They are failing because they can't even ask people to pay for their service. They skipped that and went directly to we are shutting down our servers in 90 days.
DHH needs to give them some scream therapy about business models. The one he does about asking your customers to pay for your service.
I am now going to repeat what you said, but with more feeling:
We also considered refocusing Xmarks as a freemium sync business, but the prospects there are grim too: with the emergence of competent sync features built in to Mozilla Firefox and Google Chrome, it’s hard to see users paying for a service that they can now get for free.
Ask me! Ask me! Why don't you ask me ?!!!

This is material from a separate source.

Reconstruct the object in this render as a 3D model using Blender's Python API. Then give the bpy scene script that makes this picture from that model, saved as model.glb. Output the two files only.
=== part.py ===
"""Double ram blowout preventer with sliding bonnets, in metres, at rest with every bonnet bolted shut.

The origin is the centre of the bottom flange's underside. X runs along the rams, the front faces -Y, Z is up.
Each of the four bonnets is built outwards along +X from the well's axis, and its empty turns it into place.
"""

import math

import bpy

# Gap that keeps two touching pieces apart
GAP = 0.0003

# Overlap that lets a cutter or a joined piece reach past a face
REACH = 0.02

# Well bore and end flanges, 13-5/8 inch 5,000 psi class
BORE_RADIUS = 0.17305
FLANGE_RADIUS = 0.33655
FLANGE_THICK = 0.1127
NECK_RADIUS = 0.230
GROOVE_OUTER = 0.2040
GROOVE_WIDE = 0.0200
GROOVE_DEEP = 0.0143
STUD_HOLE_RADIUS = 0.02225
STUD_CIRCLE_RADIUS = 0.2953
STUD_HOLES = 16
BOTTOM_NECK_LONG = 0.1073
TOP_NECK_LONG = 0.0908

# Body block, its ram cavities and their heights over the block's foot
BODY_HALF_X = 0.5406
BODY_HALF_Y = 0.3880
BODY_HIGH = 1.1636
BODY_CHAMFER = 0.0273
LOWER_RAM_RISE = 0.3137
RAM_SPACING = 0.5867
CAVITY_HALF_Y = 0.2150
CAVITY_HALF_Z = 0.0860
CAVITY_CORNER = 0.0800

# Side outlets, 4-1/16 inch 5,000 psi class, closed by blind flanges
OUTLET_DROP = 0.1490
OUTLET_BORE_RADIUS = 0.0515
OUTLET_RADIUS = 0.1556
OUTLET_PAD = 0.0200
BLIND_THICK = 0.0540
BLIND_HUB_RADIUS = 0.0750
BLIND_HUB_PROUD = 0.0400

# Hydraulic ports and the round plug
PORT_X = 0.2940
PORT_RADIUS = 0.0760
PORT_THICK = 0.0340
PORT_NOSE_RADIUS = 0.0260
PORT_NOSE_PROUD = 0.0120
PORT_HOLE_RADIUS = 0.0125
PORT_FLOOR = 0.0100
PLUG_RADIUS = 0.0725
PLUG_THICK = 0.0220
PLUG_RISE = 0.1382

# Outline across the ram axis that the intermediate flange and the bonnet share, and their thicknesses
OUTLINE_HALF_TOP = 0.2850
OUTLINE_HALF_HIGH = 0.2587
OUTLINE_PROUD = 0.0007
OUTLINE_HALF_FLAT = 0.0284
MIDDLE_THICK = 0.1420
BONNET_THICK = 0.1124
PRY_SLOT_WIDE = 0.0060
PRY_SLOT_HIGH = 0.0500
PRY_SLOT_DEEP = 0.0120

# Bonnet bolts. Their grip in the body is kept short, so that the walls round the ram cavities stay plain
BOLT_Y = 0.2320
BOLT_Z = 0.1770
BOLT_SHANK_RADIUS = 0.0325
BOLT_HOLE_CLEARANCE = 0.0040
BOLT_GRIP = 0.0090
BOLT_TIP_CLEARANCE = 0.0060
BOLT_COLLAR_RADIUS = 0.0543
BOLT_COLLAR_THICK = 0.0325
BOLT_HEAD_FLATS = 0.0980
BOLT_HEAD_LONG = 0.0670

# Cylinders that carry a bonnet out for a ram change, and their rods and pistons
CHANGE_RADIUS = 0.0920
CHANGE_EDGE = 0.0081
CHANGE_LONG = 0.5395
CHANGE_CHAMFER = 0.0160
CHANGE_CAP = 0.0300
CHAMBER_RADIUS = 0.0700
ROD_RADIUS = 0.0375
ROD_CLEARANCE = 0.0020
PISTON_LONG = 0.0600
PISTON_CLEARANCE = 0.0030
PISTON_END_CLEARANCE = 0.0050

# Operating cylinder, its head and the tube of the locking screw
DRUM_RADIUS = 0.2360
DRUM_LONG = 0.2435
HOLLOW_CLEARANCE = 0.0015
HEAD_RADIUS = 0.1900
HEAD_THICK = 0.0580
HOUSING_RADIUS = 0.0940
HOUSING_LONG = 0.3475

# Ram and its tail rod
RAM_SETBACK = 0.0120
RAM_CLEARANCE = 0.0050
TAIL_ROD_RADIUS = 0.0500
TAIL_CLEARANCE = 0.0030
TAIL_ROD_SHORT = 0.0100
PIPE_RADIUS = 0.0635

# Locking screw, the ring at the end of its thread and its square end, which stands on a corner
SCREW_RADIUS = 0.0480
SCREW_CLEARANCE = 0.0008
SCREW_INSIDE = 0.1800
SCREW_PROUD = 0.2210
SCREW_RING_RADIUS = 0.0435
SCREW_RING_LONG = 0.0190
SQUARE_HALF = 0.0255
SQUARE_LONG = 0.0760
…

Native firefox syncing isn't going to help me sync my Firefox bookmarks to my iPhone, is it? Maybe that is worth something to me, ya know?

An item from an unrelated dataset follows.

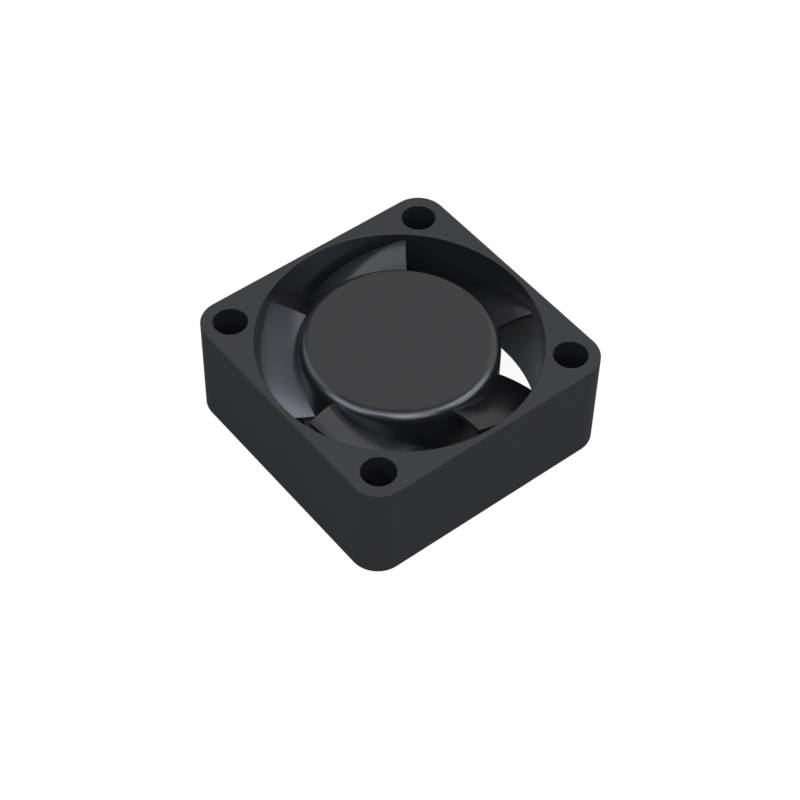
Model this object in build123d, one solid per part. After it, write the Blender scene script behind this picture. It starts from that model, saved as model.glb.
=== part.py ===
from build123d import *
import math
import os

os.makedirs("parts", exist_ok=True)

# A 25 mm square axial fan that lies on its strut side. Millimetres, +Z is the fan's axis, and Z = 0 is
# the lower face of the frame. The air enters at the top, past the hub cap.

# Frame moulding
side = 25.0
depth = 10.0
hole_inset = 2.5
hole_radius = 1.45
corner_radius = 2.5
duct_wall = 0.5
edge_break = 0.1

# Motor base under the hub, with its struts
base_radius = 8.6
base_overhang = 0.15
base_recess = 0.25
floor_thickness = 0.8
rim_width = 0.4
strut_count = 3
strut_first_angle = 30.0
strut_width = 1.4
strut_height = 1.4
wire_strut_index = 1
channel_wall = 0.5
channel_width = 2.0
channel_depth = 0.75
exit_width = 2.4
exit_height = 1.3
wire_hole_start = 5.4
weld = 0.3

# Bearing tube and what it holds
shaft_radius = 0.75
running_clearance = 0.03
bearing_wall = 1.12
tube_wall = 0.38
glue_gap = 0.02
cap_thickness = 0.5
pad_radius = 1.2
pad_thickness = 0.35
pad_sink = 0.15
tip_gap = 0.03
clip_room = 0.75

# Circuit board and its parts
board_gap = 0.3
board_thickness = 0.6
board_edge_gap = 0.3
ledge_width = 0.7
small_part_inset = 0.96
chip_angle = 0.0
chip_length = 2.6
chip_width = 1.6
chip_height = 0.8
chip_stand = 0.15
chip_outer_leads = 3
chip_inner_leads = 2
chip_lead_pitch = 0.87
chip_lead_width = 0.3
chip_lead_reach = 0.45
chip_lead_height = 0.3
capacitor_angle = 90.0
capacitor_length = 1.6
capacitor_width = 0.8
capacitor_height = 0.8
capacitor_end = 0.3
resistor_angle = 180.0
resistor_length = 1.0
resistor_width = 0.5
resistor_height = 0.35
resistor_end = 0.2
diode_angle = 270.0
diode_length = 1.7
diode_width = 0.9
diode_height = 0.7
diode_end = 0.25
metal_end_lip = 0.03
solder_count = 2
solder_pitch = 1.25
solder_radius = 0.5
solder_height = 0.12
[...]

Isn't it completely ironic, that on top of HN right now is PG's Y-combinator screed, with how important it is to launch as soon as possible with as little functionality as you can in order to let users guide you to what they really want? So users are okay for telling you what features they want but they are not okay for telling you whether they want to pay ??
I mean okay, maybe I am a complete aberration in being willing to pay a few bucks for xmarks. But they didn't even ask. Maybe there would have been enough other aberrations out there to keep it going as a low-key low-turnover service.
This is the thing that bothers me with the start-up world - it seems so bi-modal: make it big or go bust. What about a quiet, modest little service that can pay for itself and maybe a bit extra?
DHH needs to give them some scream therapy about business models. The one he does about asking your customers to pay for your service.